--- DIRECTIONS ---
Extract each record and reproduce it exactly.

-- DATASET ENTRIES start --

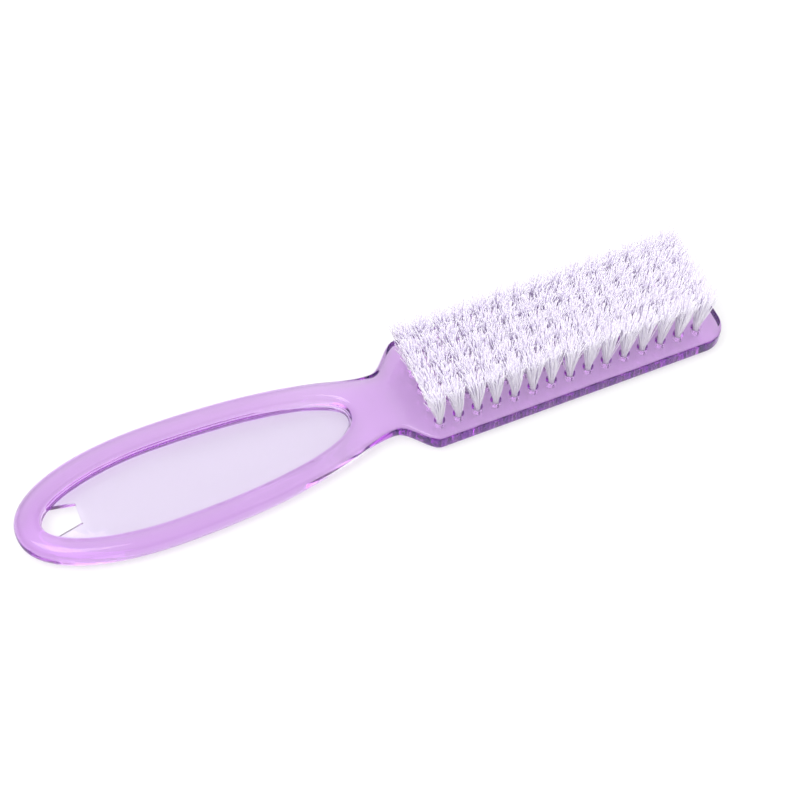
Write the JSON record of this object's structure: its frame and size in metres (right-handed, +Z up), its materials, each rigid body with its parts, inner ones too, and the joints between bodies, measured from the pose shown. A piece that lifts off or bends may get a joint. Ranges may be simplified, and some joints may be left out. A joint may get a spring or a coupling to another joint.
{
  "type": "nail brush",
  "caption": "Clear brush lying on its back: oval handle with a thin recessed web and a hang hole, a narrow neck, and a flat rectangular head set with rows of short nylon tufts.",
  "frame": {"origin": "centre of the footprint, on the surface that the brush lies on", "axes": "+X runs from the hanging end to the bristle head, +Y across the brush, +Z up out of the bristle side"},
  "size_m": [0.145, 0.0266, 0.015],
  "materials": {
    "clear_purple_plastic": "polished, see-through, tinted violet through its thickness",
    "white_nylon": "fine nylon filament, satin, slightly see-through",
    "steel_anchor": "flat wire, lightly brushed"
  },
  "bodies": {
    "root": {"moulded_body": "clear_purple_plastic", "front_tuft_01": "white_nylon", "front_tuft_02": "white_nylon", "front_tuft_03": "white_nylon", "front_tuft_04": "white_nylon", "front_tuft_05": "white_nylon", "front_tuft_06": "white_nylon", "front_tuft_07": "white_nylon", "front_tuft_08": "white_nylon", "front_tuft_09": "white_nylon", "front_tuft_10": "white_nylon", "front_tuft_11": "white_nylon", "front_tuft_12": "white_nylon", "front_tuft_13": "white_nylon", "front_tuft_14": "white_nylon", "front_tuft_15": "white_nylon", "middle_tufts_01": "white_nylon", "middle_tufts_02": "white_nylon", "middle_tufts_03": "white_nylon", "middle_tufts_04": "white_nylon", "middle_tufts_05": "white_nylon", "middle_tufts_06": "white_nylon", "middle_tufts_07": "white_nylon", "middle_tufts_08": "white_nylon", "middle_tufts_09": "white_nylon", "middle_tufts_10": "white_nylon", "middle_tufts_11": "white_nylon", "middle_tufts_12": "white_nylon", "middle_tufts_13": "white_nylon", "middle_tufts_14": "white_nylon", "middle_tufts_15": "white_nylon", "rear_tuft_01": "white_nylon", "rear_tuft_02": "white_nylon", "rear_tuft_03": "white_nylon", "rear_tuft_04": "white_nylon", "rear_tuft_05": "white_nylon", "rear_tuft_06": "white_nylon", "rear_tuft_07": "white_nylon", "rear_tuft_08": "white_nylon", "rear_tuft_09": "white_nylon", "rear_tuft_10": "white_nylon", "rear_tuft_11": "white_nylon", "rear_tuft_12": "white_nylon", "rear_tuft_13": "white_nylon", "rear_tuft_14": "white_nylon", "rear_tuft_15": "white_nylon"}
  },
  "joints": []
}
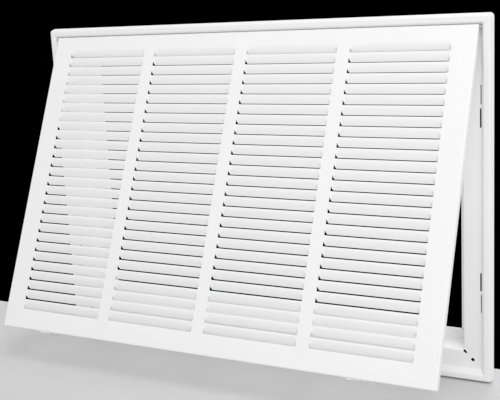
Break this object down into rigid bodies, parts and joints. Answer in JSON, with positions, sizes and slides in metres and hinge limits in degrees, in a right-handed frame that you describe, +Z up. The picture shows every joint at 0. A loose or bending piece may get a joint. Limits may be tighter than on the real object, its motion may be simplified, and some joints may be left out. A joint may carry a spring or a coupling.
{
  "type": "return air filter grille",
  "caption": "Folded steel wall frame with a filter well, and a louvred door hinged on pins at the top and held shut by sliding latches.",
  "frame": {"origin": "back of the mounting flange, on the wall plane, at mid-width of the frame's bottom side", "axes": "+Y into the wall, along the duct; +X along the frame's width, to the right as seen from the room; +Z up. The door stands open by 24.4 degrees towards -Y"},
  "size_m": [0.6762, 0.2306, 0.473],
  "materials": {
    "frame_coat": "satin white powder coat",
    "door_coat": "satin white powder coat",
    "latch_coat": "satin white powder coat",
    "plated_steel": "bright zinc plate"
  },
  "bodies": {
    "frame": {"outer_frame": "frame_coat", "hinge_pin_left": "plated_steel", "hinge_pin_right": "plated_steel"},
    "door": {"door_panel": "door_coat", "latch_rivet_left_1": "plated_steel", "latch_rivet_left_2": "plated_steel", "latch_rivet_right_1": "plated_steel", "latch_rivet_right_2": "plated_steel"},
    "left_latch": {"latch_left": "latch_coat"},
    "right_latch": {"latch_right": "latch_coat"}
  },
  "joints": [
    {"name": "door_hinge", "type": "hinge", "parent": "frame", "child": "door", "pos_m": [0, -0.0071, 0.42925], "axis": [-1, 0, 0], "range_deg": [-24.4, 65.6]},
    {"name": "latch_left_slide", "type": "slide", "parent": "door", "child": "left_latch", "axis": [1, 0, 0], "range_m": [0, 0.008]},
    {"name": "latch_right_slide", "type": "slide", "parent": "door", "child": "right_latch", "axis": [1, 0, 0], "range_m": [0, 0.008]}
  ]
}
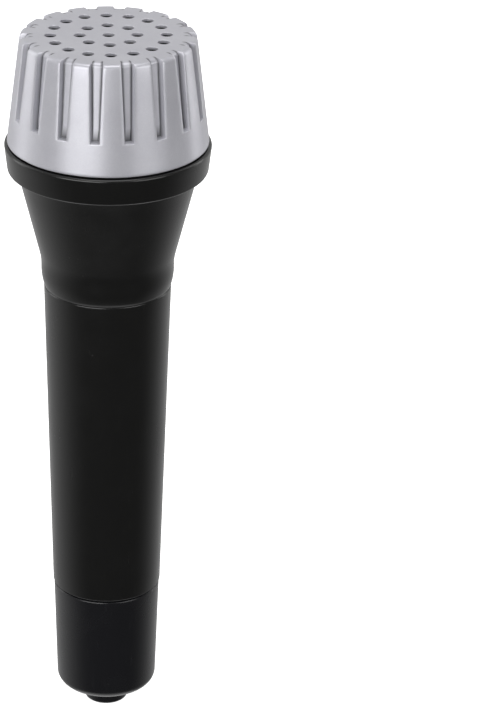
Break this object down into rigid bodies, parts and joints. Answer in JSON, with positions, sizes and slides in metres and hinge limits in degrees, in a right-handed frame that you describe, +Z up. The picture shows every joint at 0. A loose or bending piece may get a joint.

-- DATASET ENTRIES end --

--- RESULT BELOW ---
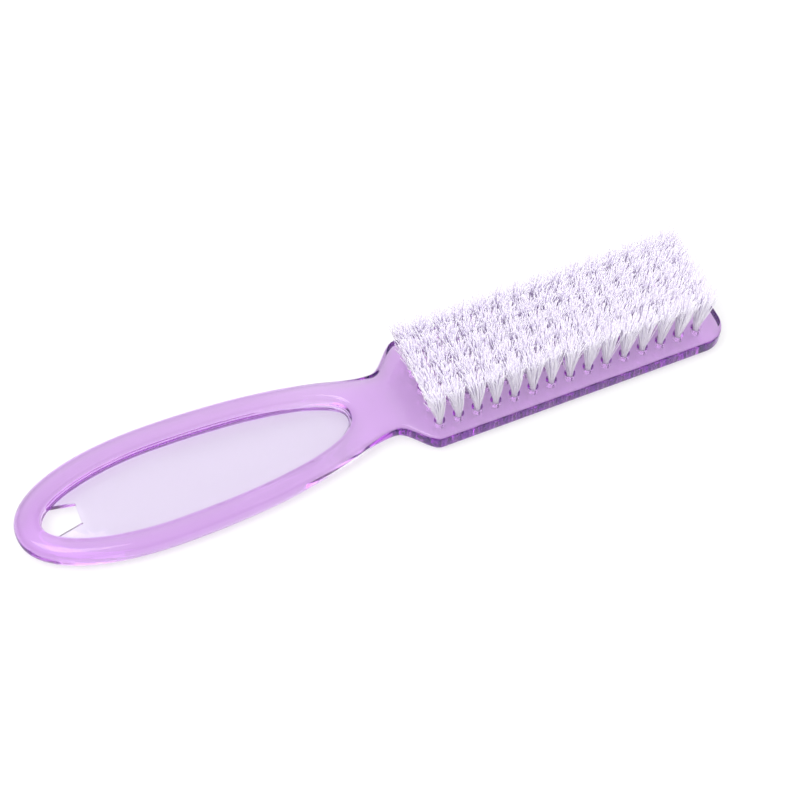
Write the JSON record of this object's structure: its frame and size in metres (right-handed, +Z up), its materials, each rigid body with its parts, inner ones too, and the joints between bodies, measured from the pose shown. A piece that lifts off or bends may get a joint. Ranges may be simplified, and some joints may be left out. A joint may get a spring or a coupling to another joint.
{
  "type": "nail brush",
  "caption": "Clear brush lying on its back: oval handle with a thin recessed web and a hang hole, a narrow neck, and a flat rectangular head set with rows of short nylon tufts.",
  "frame": {"origin": "centre of the footprint, on the surface that the brush lies on", "axes": "+X runs from the hanging end to the bristle head, +Y across the brush, +Z up out of the bristle side"},
  "size_m": [0.145, 0.0266, 0.015],
  "materials": {
    "clear_purple_plastic": "polished, see-through, tinted violet through its thickness",
    "white_nylon": "fine nylon filament, satin, slightly see-through",
    "steel_anchor": "flat wire, lightly brushed"
  },
  "bodies": {
    "root": {"moulded_body": "clear_purple_plastic", "front_tuft_01": "white_nylon", "front_tuft_02": "white_nylon", "front_tuft_03": "white_nylon", "front_tuft_04": "white_nylon", "front_tuft_05": "white_nylon", "front_tuft_06": "white_nylon", "front_tuft_07": "white_nylon", "front_tuft_08": "white_nylon", "front_tuft_09": "white_nylon", "front_tuft_10": "white_nylon", "front_tuft_11": "white_nylon", "front_tuft_12": "white_nylon", "front_tuft_13": "white_nylon", "front_tuft_14": "white_nylon", "front_tuft_15": "white_nylon", "middle_tufts_01": "white_nylon", "middle_tufts_02": "white_nylon", "middle_tufts_03": "white_nylon", "middle_tufts_04": "white_nylon", "middle_tufts_05": "white_nylon", "middle_tufts_06": "white_nylon", "middle_tufts_07": "white_nylon", "middle_tufts_08": "white_nylon", "middle_tufts_09": "white_nylon", "middle_tufts_10": "white_nylon", "middle_tufts_11": "white_nylon", "middle_tufts_12": "white_nylon", "middle_tufts_13": "white_nylon", "middle_tufts_14": "white_nylon", "middle_tufts_15": "white_nylon", "rear_tuft_01": "white_nylon", "rear_tuft_02": "white_nylon", "rear_tuft_03": "white_nylon", "rear_tuft_04": "white_nylon", "rear_tuft_05": "white_nylon", "rear_tuft_06": "white_nylon", "rear_tuft_07": "white_nylon", "rear_tuft_08": "white_nylon", "rear_tuft_09": "white_nylon", "rear_tuft_10": "white_nylon", "rear_tuft_11": "white_nylon", "rear_tuft_12": "white_nylon", "rear_tuft_13": "white_nylon", "rear_tuft_14": "white_nylon", "rear_tuft_15": "white_nylon"}
  },
  "joints": []
}
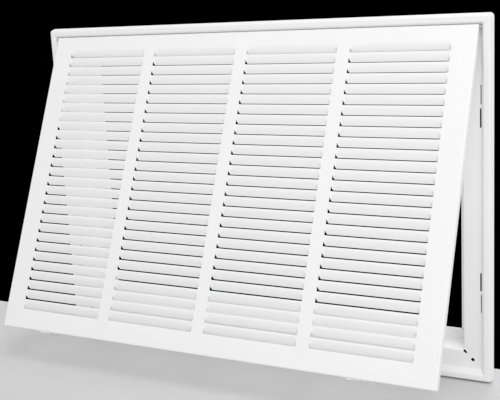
Break this object down into rigid bodies, parts and joints. Answer in JSON, with positions, sizes and slides in metres and hinge limits in degrees, in a right-handed frame that you describe, +Z up. The picture shows every joint at 0. A loose or bending piece may get a joint. Limits may be tighter than on the real object, its motion may be simplified, and some joints may be left out. A joint may carry a spring or a coupling.
{
  "type": "return air filter grille",
  "caption": "Folded steel wall frame with a filter well, and a louvred door hinged on pins at the top and held shut by sliding latches.",
  "frame": {"origin": "back of the mounting flange, on the wall plane, at mid-width of the frame's bottom side", "axes": "+Y into the wall, along the duct; +X along the frame's width, to the right as seen from the room; +Z up. The door stands open by 24.4 degrees towards -Y"},
  "size_m": [0.6762, 0.2306, 0.473],
  "materials": {
    "frame_coat": "satin white powder coat",
    "door_coat": "satin white powder coat",
    "latch_coat": "satin white powder coat",
    "plated_steel": "bright zinc plate"
  },
  "bodies": {
    "frame": {"outer_frame": "frame_coat", "hinge_pin_left": "plated_steel", "hinge_pin_right": "plated_steel"},
    "door": {"door_panel": "door_coat", "latch_rivet_left_1": "plated_steel", "latch_rivet_left_2": "plated_steel", "latch_rivet_right_1": "plated_steel", "latch_rivet_right_2": "plated_steel"},
    "left_latch": {"latch_left": "latch_coat"},
    "right_latch": {"latch_right": "latch_coat"}
  },
  "joints": [
    {"name": "door_hinge", "type": "hinge", "parent": "frame", "child": "door", "pos_m": [0, -0.0071, 0.42925], "axis": [-1, 0, 0], "range_deg": [-24.4, 65.6]},
    {"name": "latch_left_slide", "type": "slide", "parent": "door", "child": "left_latch", "axis": [1, 0, 0], "range_m": [0, 0.008]},
    {"name": "latch_right_slide", "type": "slide", "parent": "door", "child": "right_latch", "axis": [1, 0, 0], "range_m": [0, 0.008]}
  ]
}
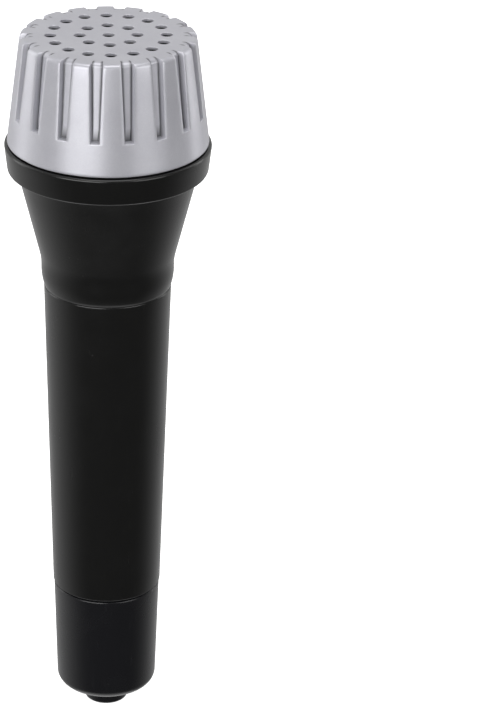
Break this object down into rigid bodies, parts and joints. Answer in JSON, with positions, sizes and slides in metres and hinge limits in degrees, in a right-handed frame that you describe, +Z up. The picture shows every joint at 0. A loose or bending piece may get a joint.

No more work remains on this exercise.